¡ILUSTRACIÓN YA! LA BRUJERÍA EMPOBRECE A ÁFRICA
Sabido es que el debate más trascendente del África postcolonial es la dicotomía entre la tradición o modernidad. En alguna parte tengo escrito que se trata de una controversia falaz, puesto que son conceptos antitéticos, al ser posible una vía intermedia que concilie ambas propuestas. Ni el africano actual debe vivir como sus bisabuelos y tatarabuelos, ni estamos condenados a asumir reglas, ideas y comportamientos a nuestro juicio deshumanizadores impuestos por otras culturas. Esa necesaria síntesis nos permitiría caminar por el mundo con una personalidad propia, original. África no puede seguir recibiendo siempre, sino esforzarse por aportar a las demás civilizaciones su propia esencialidad. Y eso requiere una revisión profunda de nuestras tradiciones, de nuestro sistema cosmogónico. El concepto de cultura implica un imprescindible dinamismo, pues toda tradición que no se renueva lleva en sí el germen de su destrucción.
África posee muchos usos revisables, y otros cuya conservación y fomento pueden ser útiles a este mundo cada día más materialista y utilitarista. Uno de los primeros es la BRUJERÍA, con todas sus siniestras derivaciones. Cualquiera que se acerque a nuestras sociedades sabe que en África abundan los BRUJOS -conocidos como “MARABÚES” en algunos países francófonos-, y castas de “MEDICINEROS”, ADIVINOS Y HECHICEROS, a los que acuden a menudo ciudadanos ansiosos de medrar, mantener prebendas y sinecuras, conseguir el amor y la fidelidad del ser deseado. Poderes supuestamente mágicos a los que se recurre para delinquir; por ejemplo, amedrentando a millares de mujeres para que ejerzan la prostitución, según es notorio que practican las mafias del ramo. Como casi siempre, el dinero es el “poderoso caballero” que inspira y lo consigue todo, pues, dicen, la eficacia del conjuro depende del monto pagado. Nade de ello sería grave si se circunscribiera al terreno de la SUPERSTICIÓN, ese que no traspasa la de del usuario en su “conseguidor”; esos fenómenos se producen en otras sociedades, y los medios de comunicación del mundo entero están plagados de anuncios y reclamos de videntes y nigromantes.

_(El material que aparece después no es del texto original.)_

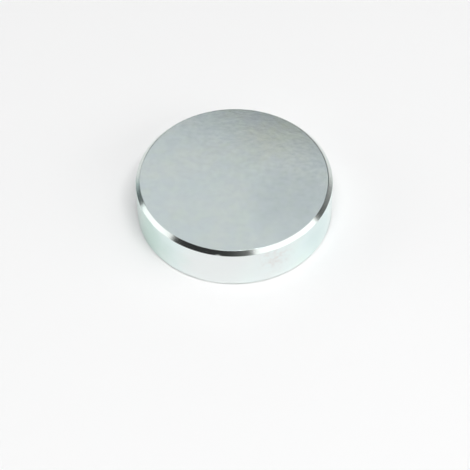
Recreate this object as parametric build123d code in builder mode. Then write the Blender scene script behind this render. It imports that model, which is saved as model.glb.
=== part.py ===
from build123d import *

import os

# Shallow pot magnet, 48 mm across and 11.5 mm high: a turned steel pot, plated with zinc and
# closed at the back, with a magnet disc bonded into it by cast resin.
#
# Frame: the origin is at the centre of the open rim, in the plane that pulls onto iron, and +Z
# runs along the axis to the closed back. All lengths are in millimetres.
#
# The sizes are built outwards from the magnet: the pocket takes the magnet with its resin, and
# the wall and the floor of the pot are added round the pocket.

# ---- Magnet: a sintered disc, ground on both faces and plated with nickel ----
magnet_diameter = 38.0
magnet_thickness = 5.5
magnet_chamfer = 0.3  # at 45 degrees, ground on both edges before plating
magnet_recess = 0.2  # the brittle face stays this far inside the rim

# ---- Resin: one casting, a film behind the magnet and a ring round it ----
bond_film = 0.1
ring_gap = 1.2  # radial width of the ring, which keeps the flux off the pot's wall
resin_setback = 0.1  # how far it ends inside the chamfers of the mouth and the magnet
meniscus_sag = 0.15  # how far the cured surface sinks at the middle of the ring

# ---- Steel pot ----
wall_thickness = 3.8
floor_thickness = 5.7  # the closed back, which carries the flux of the whole disc
back_chamfer = 1.0  # at 45 degrees, turned bright
rim_break = 0.3  # at 45 degrees, on the outer edge of the open rim
mouth_chamfer = 0.4  # at 45 degrees, where the pocket opens
root_radius = 0.8  # left by the tool between the pocket's wall and its floor

# ---- Sizes that follow ----
magnet_radius = magnet_diameter / 2
magnet_face = magnet_recess
magnet_back = magnet_face + magnet_thickness
resin_on_magnet = magnet_face + magnet_chamfer + resin_setback
pocket_radius = magnet_radius + ring_gap
pocket_depth = magnet_back + bond_film
resin_on_wall = mouth_chamfer + resin_setback
pot_radius = pocket_radius + wall_thickness
pot_height = pocket_depth + floor_thickness


# ---- Steel pot: one piece, turned from bar ----
with BuildPart() as steel_pot:
    with BuildSketch(Plane.XZ) as pot_half_section:
        with BuildLine():
            Polyline(
                (0, pocket_depth),
                (pocket_radius, pocket_depth),
                (pocket_radius, 0),
                (pot_radius, 0),
                (pot_radius, pot_height),
                (0, pot_height),
                close=True,
            )
        make_face()
    revolve(axis=Axis.Z)

    turned_edges = steel_pot.edges().filter_by(GeomType.CIRCLE).group_by(Axis.Z)
    mouth_edge, rim_edge = turned_edges[0].sort_by(SortBy.RADIUS)
    root_edge = turned_edges[1]
    back_edge = turned_edges[-1]
    fillet(root_edge, root_radius)
    chamfer(mouth_edge, mouth_chamfer)
    chamfer(rim_edge, rim_break)
    chamfer(back_edge, back_chamfer)
steel_pot.part.label = "steel_pot"


# ---- Magnet disc: lies on the bond film, with its face just inside the rim ----
with BuildPart() as magnet_disc:
    with Locations((0, 0, magnet_face)):
        Cylinder(
            radius=magnet_radius,
            height=magnet_thickness,
            align=(Align.CENTER, Align.CENTER, Align.MIN),
        )
    chamfer(magnet_disc.edges().filter_by(GeomType.CIRCLE), magnet_chamfer)
magnet_disc.part.label = "magnet_disc"


# ---- Resin casting: follows the pocket outside and the magnet inside ----
with BuildPart() as resin_casting:
    with BuildSketch(Plane.XZ) as resin_half_section:
        with BuildLine():
            pocket_floor = Line(
                (0, pocket_depth),
                (pocket_radius - root_radius, pocket_depth),
            )
            pocket_root = RadiusArc(
                pocket_floor @ 1,
                (pocket_radius, pocket_depth - root_radius),
                root_radius,
            )
            pocket_wall = Line(
                pocket_root @ 1,
                (pocket_radius, resin_on_wall),
            )
            meniscus = SagittaArc(
                pocket_wall @ 1,
                (magnet_radius, resin_on_magnet),
                -meniscus_sag,
            )
            magnet_side = Line(
                meniscus @ 1,
                (magnet_radius, magnet_back - magnet_chamfer),
            )
            magnet_corner = Line(
                magnet_side @ 1,
                (magnet_radius - magnet_chamfer, magnet_back),
            )
            magnet_bed = Line(
                magnet_corner @ 1,
                (0, magnet_back),
            )
            Line(magnet_bed @ 1, pocket_floor @ 0)
        make_face()
    revolve(axis=Axis.Z)
resin_casting.part.label = "resin_casting"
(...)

En África, sin embargo, aún abundan prácticas esotéricas especialmente brutales que a menudo desembocan en sacrificios rituales de seres humanos. Sobre todo en vísperas electorales -de esas “elecciones” cuyos resultados se conocen de antemano aunque se disfracen de pluralistas-, o ante la posibilidad de una remodelación ministerial, nuestros caminos, ríos y esquinas aparecen jalonados de cadáveres emasculados, descerebrados u otros órganos cercenados. La consecuencia inmediata es el miedo que se apodera de la población, inducida a reconocer a los líderes presuntos poderes paranormales, o impidiéndole ver la simple realidad racional de que el súbito enriquecimiento de determinados personajes sólo se debe al latrocinio. Exista o no, la brujería se convierte así en otro poderosísimo mecanismo de opresión. La segunda consecuencia de tal dominio omnímodo es la banalización de la vida humana, en abierta contradicción con la concepción tradicional, que consagraba a la persona como eje del universo.
Como los africanos sí tenemos al menos nociones de la Historia Medieval y Moderna europeas, conocemos bien los drásticos métodos utilizados por las sociedades occidentales para erradicar las prácticas brujeriles. En pleno siglo XXI nadie puede abogar por la quema o por la tortura de tales individuos. Pero, ante realidades tan pavorosas, no cabe sino propiciar que la ILUSTRACIÓN, desprovista de la inherente deriva despótica, penetre de una vez entre nosotros.